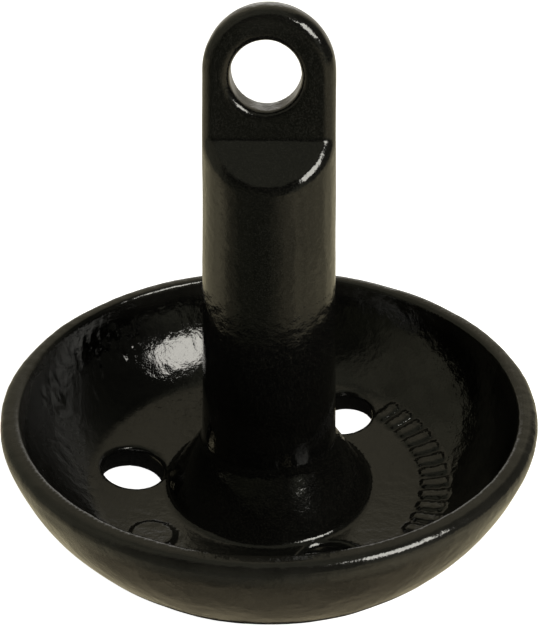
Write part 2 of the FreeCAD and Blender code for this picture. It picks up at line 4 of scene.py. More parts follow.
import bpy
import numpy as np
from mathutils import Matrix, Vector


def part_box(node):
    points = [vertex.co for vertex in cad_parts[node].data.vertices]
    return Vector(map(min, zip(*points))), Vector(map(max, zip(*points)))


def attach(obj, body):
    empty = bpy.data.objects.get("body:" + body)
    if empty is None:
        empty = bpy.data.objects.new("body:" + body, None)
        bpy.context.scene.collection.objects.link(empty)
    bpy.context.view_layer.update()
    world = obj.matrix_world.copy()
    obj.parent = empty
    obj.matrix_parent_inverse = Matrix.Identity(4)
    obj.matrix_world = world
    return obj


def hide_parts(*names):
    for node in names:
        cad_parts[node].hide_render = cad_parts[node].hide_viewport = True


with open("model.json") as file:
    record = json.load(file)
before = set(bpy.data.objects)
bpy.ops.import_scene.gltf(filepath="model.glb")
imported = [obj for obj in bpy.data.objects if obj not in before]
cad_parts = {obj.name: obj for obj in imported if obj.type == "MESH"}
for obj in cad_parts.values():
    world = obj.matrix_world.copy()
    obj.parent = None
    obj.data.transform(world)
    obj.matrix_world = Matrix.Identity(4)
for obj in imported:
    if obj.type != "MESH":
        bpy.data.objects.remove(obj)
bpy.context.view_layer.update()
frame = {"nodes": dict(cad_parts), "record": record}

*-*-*

Extract the complete data, matching each line exactly.

▸ Worked answer
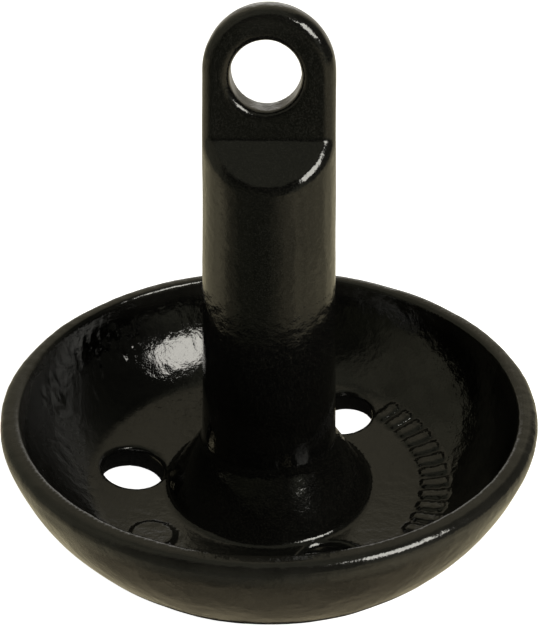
Write part 2 of the FreeCAD and Blender code for this picture. It picks up at line 4 of scene.py. More parts follow.
import bpy
import numpy as np
from mathutils import Matrix, Vector


def part_box(node):
    points = [vertex.co for vertex in cad_parts[node].data.vertices]
    return Vector(map(min, zip(*points))), Vector(map(max, zip(*points)))


def attach(obj, body):
    empty = bpy.data.objects.get("body:" + body)
    if empty is None:
        empty = bpy.data.objects.new("body:" + body, None)
        bpy.context.scene.collection.objects.link(empty)
    bpy.context.view_layer.update()
    world = obj.matrix_world.copy()
    obj.parent = empty
    obj.matrix_parent_inverse = Matrix.Identity(4)
    obj.matrix_world = world
    return obj


def hide_parts(*names):
    for node in names:
        cad_parts[node].hide_render = cad_parts[node].hide_viewport = True


with open("model.json") as file:
    record = json.load(file)
before = set(bpy.data.objects)
bpy.ops.import_scene.gltf(filepath="model.glb")
imported = [obj for obj in bpy.data.objects if obj not in before]
cad_parts = {obj.name: obj for obj in imported if obj.type == "MESH"}
for obj in cad_parts.values():
    world = obj.matrix_world.copy()
    obj.parent = None
    obj.data.transform(world)
    obj.matrix_world = Matrix.Identity(4)
for obj in imported:
    if obj.type != "MESH":
        bpy.data.objects.remove(obj)
bpy.context.view_layer.update()
frame = {"nodes": dict(cad_parts), "record": record}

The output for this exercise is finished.